Remembering Sable Island – Susan Crowe, 2017

Image above: Whale vertebrae with lichens, photo Susan Crowe, 2009.

Arriving

Skirted by a turquoise perimeter of ocean, Sable appears tropical. But for the lack of trees, I could almost believe this crescent shape was home to talking birds and tiny pied fish.

As the plane descends—a Britten-Norman Islander—I can see dark shapes twisting and turning in the turquoise. Seals, thousands. I don’t think I’d ever seen so large a gathering of one species, with the notable exception of honey bees. Moving my gaze toward the inland (if one can call it that – it seems more an interruption in the pale sand) I see other moving shapes: horses.

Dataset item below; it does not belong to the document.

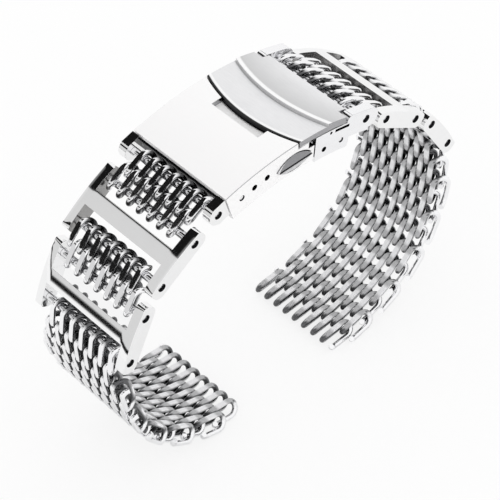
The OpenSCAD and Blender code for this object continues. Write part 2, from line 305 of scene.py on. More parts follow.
@dataclass(frozen=True)
class Arch:
    """The arch that the clasp's top follows. Sizes are in millimetres."""

    axis: tuple[float, float] = (-1.07104, 2.77939)
    radius: float = 54.0
    half_width: float = 10.5

    def arm(self, middle: Vector) -> Vector:
        """The line from the arch's axis to a point in metres."""
        along, up = self.axis
        return Vector((0, middle.y / MM - along, middle.z / MM - up))

    def ring(self, middle: Vector) -> float:
        """A point's distance from the axis."""
        return self.arm(middle).length

    def slope(self, middle: Vector, normal: Vector) -> float:
        """How squarely a face looks away from the axis, up to 1."""
        return normal.dot(self.arm(middle).normalized())

    def turn(self, middle: Vector) -> float:
        """A point's angle past the top of the arch, in degrees."""
        arm = self.arm(middle)
        return math.degrees(math.atan2(arm.y, arm.z))


class EffectGroup:
    """A shader node group with named inputs and outputs, built once and placed in many materials."""

    def __init__(self, name: str, inputs: dict[str, float], outputs: list[str]) -> None:
        """Makes the group's tree and its sockets.

        Args:
            name: The group's name.
            inputs: The named inputs with their first values.
            outputs: The named outputs.
        """
        self.tree = bpy.data.node_groups.new(name, "ShaderNodeTree")
        for label, value in inputs.items():
            socket = self.tree.interface.new_socket(label, in_out="INPUT", socket_type="NodeSocketFloat")
            socket.default_value = value
        for label in outputs:
            self.tree.interface.new_socket(label, in_out="OUTPUT", socket_type="NodeSocketFloat")
        self.entry = self.tree.nodes.new("NodeGroupInput")
        self.exit = self.tree.nodes.new("NodeGroupOutput")

    def value(self, label: str) -> Formula:
        """One of the group's inputs as a formula."""
        return Formula(self.tree, self.entry.outputs[label])

    def give(self, label: str, result: Formula) -> None:
        """Joins a result to one of the group's outputs."""
        self.tree.links.new(result.socket, self.exit.inputs[label])

    def noise(self, stretch: Colour, detail: float, scale: Formula | None = None) -> Formula:
        """A noise pattern on Object coordinates in millimetres.

        Args:
            stretch: How fine the pattern is along X, Y and Z.
            detail: The noise's levels of detail.
            scale: The pattern's own scale, or None for 1.

        Returns:
            The pattern from 0 to 1.
        """
        nodes, links = self.tree.nodes, self.tree.links
        place = nodes.new("ShaderNodeTexCoord")
        mapping = nodes.new("ShaderNodeMapping")
        mapping.inputs["Scale"].default_value = [s / MM for s in stretch]
        pattern = nodes.new("ShaderNodeTexNoise")
        pattern.inputs["Scale"].default_value = 1.0
        pattern.inputs["Detail"].default_value = detail
        links.new(place.outputs["Object"], mapping.inputs["Vector"])
        links.new(mapping.outputs["Vector"], pattern.inputs["Vector"])
        if scale is not None:
            links.new(scale.socket, pattern.inputs["Scale"])
        return Formula(self.tree, pattern.outputs["Fac"])

    def place(self, tree: bpy.types.NodeTree, **values: float) -> Callable[[str], Formula]:
        """Puts the group into a material.

        Args:
            tree: The material's node tree.
            values: The group's inputs by name.

        Returns:
            What gives the group's outputs by name.
        """
        node = tree.nodes.new("ShaderNodeGroup")
        node.node_tree = self.tree
        for label, value in values.items():
            node.inputs[label].default_value = value
        return lambda label: Formula(tree, node.outputs[label])


def brushed_grain() -> EffectGroup:
    """Fine parallel lines across the band, as an abrasive belt leaves them."""
    group = EffectGroup("brushed_grain", {"Fineness": 1.0, "Contrast": 1.0}, ["Lines"])
    lines = group.noise(stretch=(0.35, 9.0, 9.0), detail=3.0, scale=group.value("Fineness"))
    group.give("Lines", ((lines - 0.5) * group.value("Contrast")) + 0.5)
    return group


def handling_marks() -> EffectGroup:
    """Soft smudges and sparse fine scratches left by use."""
    group = EffectGroup("handling_marks", {"Smudge": 0.5, "Scratch": 0.5}, ["Marks", "Height"])
    scratch_from, scratch_steepness = 0.68, 9.0
    smudge_from, smudge_steepness = 0.45, 2.5
    thin = ((group.noise(stretch=(0.6, 5.0, 1.3), detail=2.0) - scratch_from) * scratch_steepness).clamped()
    soft = ((group.noise(stretch=(0.28, 0.28, 0.28), detail=4.0) - smudge_from) * smudge_steepness).clamped()
    scratches = thin * group.value("Scratch")
    group.give("Marks", (soft * group.value("Smudge") + scratches).math("MINIMUM", 1.0))
    group.give("Height", scratches)
    return group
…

On the ground, it’s pale sand and beyond this the green dunes and their sandy step banks, “scarps”. These scarps run up and down the island in a loose, irregular scalloping. Blowouts and washovers carve and re-carve them out of the dunes.

At the camp

I sit here alone outside my friend’s field camp, a grimy little building no bigger than a large travel trailer. It’s dusk and I can see bad weather approaching. I suspect weather is taken very seriously here. Tropical storms are not unusual here or the tail end thereof. Above the horizon, the sky is a pale blue stripe and above is a strip of pink-white. Above that is a gauzy charcoal grey cloud cover billowing downward. I hear thunder in the distance. I suspect that tomorrow will be a wet day.

In the cabin

The smell. Not a dirty nor a rotting smell but a musty odour that I can’t identify. It occurs to me that this smell comes from the dozens and dozens of specimens that my friend keeps for research and for interest’s sake, presumably. Dolphin skulls, bones and driftwood fashioned into beautiful mobiles. The jaws of bull seals, and horse bones, too.

Plywood floors are dusted with a thin skim of sand. The sparse furniture is decrepit, beyond repair or even fluffing up. The kitchen is a Coleman two-burner camp stove, a sink, a cooler and a couple of water containers. A table, a few chairs, some cabinets, too.

On the land

It’s beautiful, this island with one tree. It’s so much more than horses, although they seem to reign. They’re only mildly interested in humans.

I’m filthy by my second day. What a relief, not having to be clean.